You’ve all seen it, now prepare for the welter of meta-analysis. Since there are folks out there that do this better, I’m not going to delve too much into the reportage (except to say that even though this might be presumed to be another example of the reputed skills of Nina Libeskind, on balance, it is not the most flattering item, and there seems to have been little co-operation from the Libeskind camp). The one point where I think the piece could have really added to the dialog would have been providing a thorough recounting of how Libeskind was picked over the THINK team. The reason being is that Libeskind is given a great deal of credit for his ‘visionary’ approach, though the article notes (and is confirmed by an Port Authority mouthpiece) that his plan was formally the most consistent by the Beyer Blinder Belle concepts (which were presented as massing and site planning concepts only). I was not fan of the THINK proposal, but, after all the hand-wringing about dialog and the will of the people, the most popular design was cast aside (I have heard the Vinoly is even publishing a book of their entry to remind people of this slight). Perhaps we should look more critically at Libeskind’s intentions and actions.

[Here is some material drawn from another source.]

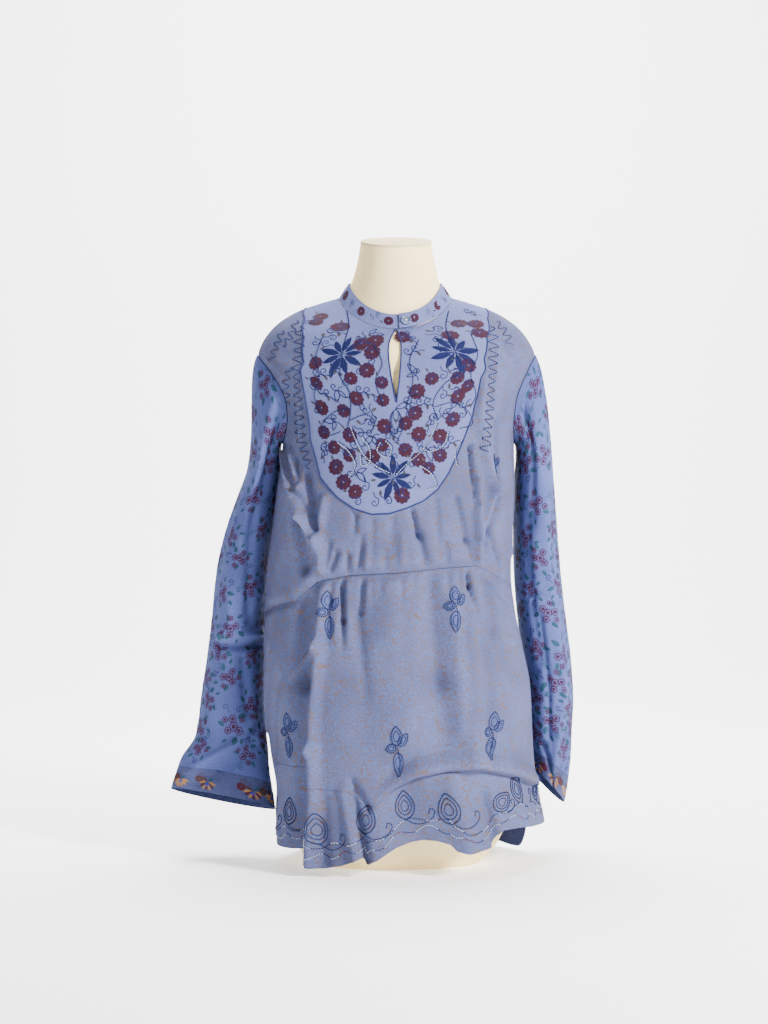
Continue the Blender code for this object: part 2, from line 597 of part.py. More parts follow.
def build_front_bodice():
    side = (90 - SIDE_GAP) * MM_PER_DEGREE
    waist = waist_level(FRONT_ANGLES) + half_seam(waist_level, FRONT_ANGLES)
    waist = np.stack([FRONT_ANGLES * MM_PER_DEGREE, waist], -1)
    turns = np.linspace(180, 0, 17)
    right_armhole = armhole_edge(1, ARMHOLE_FRONT_RIGHT, turns)
    left_armhole = armhole_edge(-1, ARMHOLE_FRONT_LEFT, turns[::-1])
    right_armhole[:, 0] = np.minimum(right_armhole[:, 0], side)
    left_armhole[:, 0] = np.maximum(left_armhole[:, 0], -side)
    seam = moved_sideways(BIB_SEAM, -SEAM_GAP / 2)[::-1]
    seam[0, 0], seam[-1, 0] = side, -side
    up_right = resampled(np.array([waist[-1], right_armhole[0]]), 12)
    shoulder_right = resampled(np.array([right_armhole[-1], seam[0]]), 12)
    shoulder_left = resampled(np.array([seam[-1], left_armhole[0]]), 12)
    down_left = resampled(np.array([left_armhole[-1], waist[0]]), 12)
    polygon = np.concatenate([
        waist, up_right[1:], right_armhole[1:], shoulder_right[1:], seam[1:], shoulder_left[1:],
        left_armhole[1:], down_left[1:-1],
    ])
    add_cut_panel("front_bodice", front_surface, polygon, 15.0, "body_cloth")


def build_front_lower():
    add_grid_panel(
        "front_skirt", front_surface, FRONT_ANGLES, band_level, waist_level,
        (0, 0.025, 0.05, 0.09, 0.15, 0.24, 0.36, 0.49, 0.62, 0.75, 0.87, 0.95, 1), "body_cloth",
    )
    add_grid_panel(
        "front_hem_band", front_surface, FRONT_ANGLES, front_hem_level, band_level,
        (0, 0.33, 0.66, 1), "body_cloth",
    )


def back_band_level(angle):
    return np.full(np.shape(angle), BACK_BAND_LEVEL)


def build_back():
    near, far = 90 + SIDE_GAP, 270 - SIDE_GAP
    across = np.linspace(near, far, 27)
    low = np.stack([across * MM_PER_DEGREE, back_band_level(across) + SEAM_GAP / 2], -1)
    turns = np.linspace(180, 360, 13)
    right_armhole = armhole_edge(1, 0.0, turns)
    left_armhole = armhole_edge(-1, 0.0, turns[::-1])
    right_armhole[:, 0] = np.maximum(right_armhole[:, 0], near * MM_PER_DEGREE)
    left_armhole[:, 0] = np.minimum(left_armhole[:, 0], far * MM_PER_DEGREE)
    top = NECKLINE - SEAM_GAP
    corner_left = [far * MM_PER_DEGREE, top]
    corner_right = [near * MM_PER_DEGREE, top]
    up_left = resampled(np.array([low[-1], left_armhole[-1]]), 22)
    shoulder_left = resampled(np.array([left_armhole[0], corner_left]), 16)
    neck = resampled(np.array([corner_left, corner_right]), 16)
    shoulder_right = resampled(np.array([corner_right, right_armhole[-1]]), 16)
    down_right = resampled(np.array([right_armhole[0], low[0]]), 22)
    polygon = np.concatenate([
        low, up_left[1:-1], left_armhole[::-1], shoulder_left[1:], neck[1:], shoulder_right[1:-1],
        right_armhole[::-1], down_right[1:-1],
    ])
    add_cut_panel("back_panel", back_surface, polygon, 25.0, "body_cloth")
    add_grid_panel(
        "back_hem_band", back_surface, across, back_hem_level, back_band_level, (0, 0.35, 0.7, 1),
        "body_cloth",
    )


def hanging_sleeve(table, side, turn, share):
    """The sleeve below the armhole. Share 0 is its first level section and 1 is the cuff's edge."""
    places = np.linspace(0, 1, len(table))

    def read(name):
        return smooth_through(share, places, column(SLEEVE_COLUMNS, table, name))

    around = np.radians(turn)
    down, up = np.radians(read("outer_side_down")), np.radians(read("front_up"))
    out = read("half_out") * np.cos(around)
    ahead = read("half_deep") * np.sin(around)
    x = read("centre_x") + side * out * np.cos(down)
    y = read("centre_y") - ahead * np.cos(up)
    z = read("z") - out * np.sin(down) + ahead * np.sin(up)
    return np.stack([x, y, z], -1)


def sleeve_surface(table, side, front_depth, folds):
    """The sleeve's outer face: turn goes round it, and place runs from -1 at the armhole to 1 at the cuff."""

    def smooth(turn, place):
        turn, place = np.broadcast_arrays(np.asarray(turn, float), np.asarray(place, float))
        step = 0.02
        hanging = hanging_sleeve(table, side, turn, np.clip(place, 0, 1))
        first = hanging_sleeve(table, side, turn, np.zeros_like(place))
        away = (hanging_sleeve(table, side, turn, np.full_like(place, step)) - first) / step
        angle, level = armhole(turn, side, front_depth)
        start = raised(body_base, angle, level, 0.6)
        start[..., 0] += side * 0.5
        around = np.radians(turn)
        upper = np.clip(np.cos(around), 0, 1)
        lower = np.clip(-np.cos(around), 0, 1)
        reach = (
            SLEEVE_LEAVES_BODY["front"]
            + (SLEEVE_LEAVES_BODY["top"] - SLEEVE_LEAVES_BODY["front"]) * upper**2
            + (SLEEVE_LEAVES_BODY["under"] - SLEEVE_LEAVES_BODY["front"]) * lower**2
        )
        steep = 0.35 + 0.5 * upper
        leave = np.stack([side * (1 - 0.5 * upper), np.zeros_like(upper), -steep], -1)
        leave = unit(leave) * reach[..., None]
        fall = np.linalg.norm(first - start, axis=-1)
        arrive = unit(away) * fall[..., None] * 0.9
        t = np.clip(place + 1, 0, 1)[..., None]
        cap = (
            start * (1 + 2 * t) * (1 - t) ** 2
            + leave * t * (1 - t) ** 2
            + first * t * t * (3 - 2 * t)
            + arrive * t * t * (t - 1)
        )
        return np.where((place < 0)[..., None], cap, hanging)

    def folded(turn, place):
        rise = fold_rise(folds, turn, place, 0.9, 430.0)
        near_armhole = smooth_step((place + 1) / 0.25)
        normal = surface_normal(smooth, turn, place, 3.0, 0.01, (-1, 1)) * side
        return smooth(turn, place) + normal * (rise * near_armhole)[..., None]

    return folded


def build_sleeve(name, table, side, front_depth, folds):
    surface = sleeve_surface(table, side, front_depth, folds)
    hang = abs(table[0][0] - table[-1][0])
    cuff_from = 1 - CUFF_HEIGHT / hang
    gap = 1.6 * SEAM_GAP / hang
    turns = np.arange(18) * 20.0
    pieces = (
        (f"sleeve_{name}", np.concatenate([
            np.linspace(-1, -0.15, 5), np.linspace(0.02, cuff_from - gap, 12)]), "sleeve_cloth"),
        (f"cuff_band_{name}", np.linspace(cuff_from, 1, 3), "cuff_cloth"),
    )
    for piece, places, material_name in pieces:
        turn, place = np.meshgrid(turns, places)
        turn, place = turn.ravel(), place.ravel()
        normal = surface_normal(surface, turn, place, 6.0, 0.03, (-1, 1)) * side
        outer = surface(turn, place)
        faces = grid_faces(len(places), len(turns), closed=True)
        add_wall(piece, outer, outer - normal * CLOTH_WALL, faces, material_name)


def collar_points(angle, rise, share):
    """Points of the collar band: share 0 is its seam and 1 its top edge."""
    low = body_base(angle, np.full_like(angle, NECKLINE))
    high = single_ring(COLLAR_TOP, angle)
    point = low + (high - low) * (0.02 + 0.98 * share[..., None])
    outward = unit(np.stack([point[..., 0], point[..., 1], np.full_like(angle, 25.0)], -1))
    return point + outward * rise[..., None]


def build_collar():
    """The band starts under its own right end, goes round the neck and ends lapped over its start."""
    travel = np.concatenate([np.linspace(20, -10, 5)[:-1], np.linspace(-10, -356.5, 37)])
    lap = (COLLAR_WALL + 2 * SEAM_GAP) * smooth_step((-travel - 296) / 42)
    shares = np.array([0.0, 0.5, 1.0])
    angle, share = np.meshgrid(travel, shares)
    rise = np.meshgrid(lap, shares)[0]
    angle, share, rise = angle.ravel(), share.ravel(), rise.ravel()
    outer = collar_points(angle, rise, share)
    inner = collar_points(angle, rise - COLLAR_WALL, share)
    faces = grid_faces(len(shares), len(travel))
    add_wall("collar_band", outer, inner, faces, "bib_cloth")


def circle(radius, count, centre=(0.0, 0.0)):
    turn = np.arange(count) * 2 * math.pi / count
    return np.stack([centre[0] + radius * np.cos(turn), centre[1] + radius * np.sin(turn)], -1)


def build_button():
    """A four-hole button with a raised rim, facing out from the lap of the collar."""
    rings = [circle(radius * BUTTON_DIAMETER / 2, 20) for radius, _ in BUTTON_PROFILE]
    holes = [circle(0.9, 8, centre) for centre in circle(1.95, 4)]
    loops = rings + holes
    points = np.concatenate(loops)
    edges, first = [], 0
    for loop in loops:
        edges += [(first + k, first + (k + 1) % len(loop)) for k in range(len(loop))]
        first += len(loop)
    made = delaunay_2d_cdt([tuple(p) for p in points], edges, [], 0, 1e-5)
    flat = np.array([tuple(p) for p in made[0]])
    middles = np.array([flat[list(face)].mean(0) for face in made[2]])
    in_hole = np.any([inside(hole, middles) for hole in holes], axis=0)
    faces = [tuple(face) for face, dropped in zip(made[2], in_hole) if not dropped]
    reach = np.hypot(flat[:, 0], flat[:, 1]) / (BUTTON_DIAMETER / 2)
    reaches = [radius for radius, _ in reversed(BUTTON_PROFILE)]
    height = np.interp(reach, reaches, [height for _, height in reversed(BUTTON_PROFILE)])
    foot = flat * np.where(reach > 0.99, 0.93, 1.0)[:, None]
    seat_rise = COLLAR_WALL + 3.5 * SEAM_GAP
    seat, beside, above = collar_points(
        np.array([10.5, 12.5, 10.5]), np.full(3, seat_rise), np.array([0.45, 0.45, 0.65])
    )
    facing = unit(np.cross(beside - seat, above - seat))
    across = unit(np.cross([0.0, 0.0, 1.0], facing))
    up = np.cross(facing, across)
    top = seat + flat[:, :1] * across + flat[:, 1:] * up + height[:, None] * facing
    back = seat + foot[:, :1] * across + foot[:, 1:] * up
    add_wall("button", top, back, faces, "button_pearl")


def form_surface(angle, level):
    """The dress form: its own rings low down, and the inside of the blouse over the shoulders."""
    own = ring_surface(FORM_RINGS, angle, level)
    inset = -(CLOTH_WALL + FORM_CLEARANCE)
    worn = raised(body_base, angle, level, inset)
    start, end = FORM_FOLLOWS_BLOUSE
    share = smooth_step((level - start) / (end - start))[..., None]
    return own * (1 - share) + worn * share


def build_form():
    angles = np.arange(30) * 12.0
    levels = np.array([
        0, 12, 32, 60, 155, 208, 260, 308, 355, 393, 430, 468, 505, 535, 562, 590, 618, 645, 668, 690, 704,
        718, 735, 752, 769, 784, 799, 813,
    ], float)
    angle, level = np.meshgrid(angles, levels)
    torso = form_surface(angle.ravel(), level.ravel()).reshape(len(levels), len(angles), 3)
    neck = [single_ring(ring, angles) for ring in NECK_RINGS]
    cap_ring = neck_plane_ring(angles, NECK_TOP["cap"] + SEAM_GAP)
    rings = np.concatenate([torso, neck, [cap_ring]])
    rows, columns = rings.shape[:2]
    faces = grid_faces(rows, columns, closed=True)
    faces.append(tuple(reversed(range(columns))))
    faces.append(tuple((rows - 1) * columns + c for c in range(columns)))
    add_object("form_torso", rings.reshape(-1, 3), faces, "form_jersey")
    cap = np.concatenate([neck_plane_ring(angles, NECK_TOP["cap"]), neck_plane_ring(angles, 0.0)])
    faces = grid_faces(2, columns, closed=True)
    faces.append(tuple(reversed(range(columns))))
    faces.append(tuple(columns + c for c in range(columns)))
    add_object("form_neck_cap", cap, faces, "form_jersey")


def neck_plane_ring(angles, below):
    """A ring of the neck's slanted top, a distance below it."""
    turn = np.radians(angles)
    depth = np.where(np.cos(turn) > 0, NECK_TOP["front"], NECK_TOP["back"])
    x = NECK_TOP["half_width"] * np.sin(turn)
    y = -depth * np.cos(turn)
    return np.stack([x, y, NECK_TOP["height"] - below + y * NECK_SLANT], -1)


def main():
    for leftover in list(bpy.data.objects):
        bpy.data.objects.remove(leftover, do_unlink=True)
    build_form()
    build_bib()
    build_front_bodice()
    build_front_lower()
    build_back()
    build_sleeve("left", SLEEVE_LEFT, -1, ARMHOLE_FRONT_LEFT, SLEEVE_LEFT_FOLDS)
    build_sleeve("right", SLEEVE_RIGHT, 1, ARMHOLE_FRONT_RIGHT, SLEEVE_RIGHT_FOLDS)
    build_collar()
    build_button()


main()
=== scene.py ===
"""The looks of a blouse with a round-ended bib, worn by a limbless dress form.

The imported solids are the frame. Each piece of cloth is drawn again here as a thin shell on the same
surface as its solid, with every fold, print and stitch. Lengths in the tables are in millimetres.
"""

import math

import bpy
import numpy as np
from mathutils.geometry import delaunay_2d_cdt
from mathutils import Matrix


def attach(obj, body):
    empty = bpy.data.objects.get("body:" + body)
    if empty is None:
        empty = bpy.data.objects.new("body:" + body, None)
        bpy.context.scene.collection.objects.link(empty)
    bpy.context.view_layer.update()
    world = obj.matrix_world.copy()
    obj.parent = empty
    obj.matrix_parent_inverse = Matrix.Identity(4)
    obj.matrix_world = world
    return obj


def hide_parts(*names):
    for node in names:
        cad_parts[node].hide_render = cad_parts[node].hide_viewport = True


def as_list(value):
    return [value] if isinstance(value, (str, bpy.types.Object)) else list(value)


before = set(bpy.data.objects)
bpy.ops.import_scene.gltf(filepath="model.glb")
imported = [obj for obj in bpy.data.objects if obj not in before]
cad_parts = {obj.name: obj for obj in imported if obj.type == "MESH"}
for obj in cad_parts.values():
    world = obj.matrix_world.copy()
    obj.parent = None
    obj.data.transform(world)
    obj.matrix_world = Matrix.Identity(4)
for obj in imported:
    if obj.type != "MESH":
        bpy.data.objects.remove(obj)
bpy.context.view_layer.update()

MM = 0.001

# Camera and frame
IMAGE = (768, 1024)
CAMERA_DISTANCE = 2600.0
CAMERA_HEIGHT = 470.0
MM_PER_PIXEL = 1.35
CENTRE_PIXEL = 396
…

Given that most of his lamentedly discarded ‘visionary’ elements were either fabrications (the Wedge of Light) or near impossible (keeping the slurry wall exposed), it seems he provided little more than the charismatic sheen for a plan that was fait accompli. And he collected over $2 million dollars in the process. Given his propensity for speaking, if not bluntly, then at least with some rhetorical flourish, it is interesting how tempered his behavior is now. He has a large book of business elsewhere (indeed, after three decades, his economic propects are positively rosy), and it is the kind of work that wouldn’t be damaged by his going straight at the con job being run downtown right now. And really, it’s unlikely he would find much work in this town anyway (our best local talent hasn’t completed a project in Manhattan in twenty years). Though the Times stops well short of “Little Danny, unhappy at last” we should still be careful about painting him as the victim here.
The new hotness for the Jitney crowd.
Architectural Record has a short write-up and few photos of the first completed house, the innocuously named ‘Sagaponac House-43’ (Lot number 43, obviously) from Hariri & Hariri, at the Houses at Sagaponac. The official site lists the house at 5000sf. According to Record, product placement (!) helped keep construction costs down to a reasonable $250/sf. Allowing for, oh, $750,000 for site acquisition and prep, carrying costs and fees, that means the markup is still a cool $1 million. Now who says architecture doesn’t pay?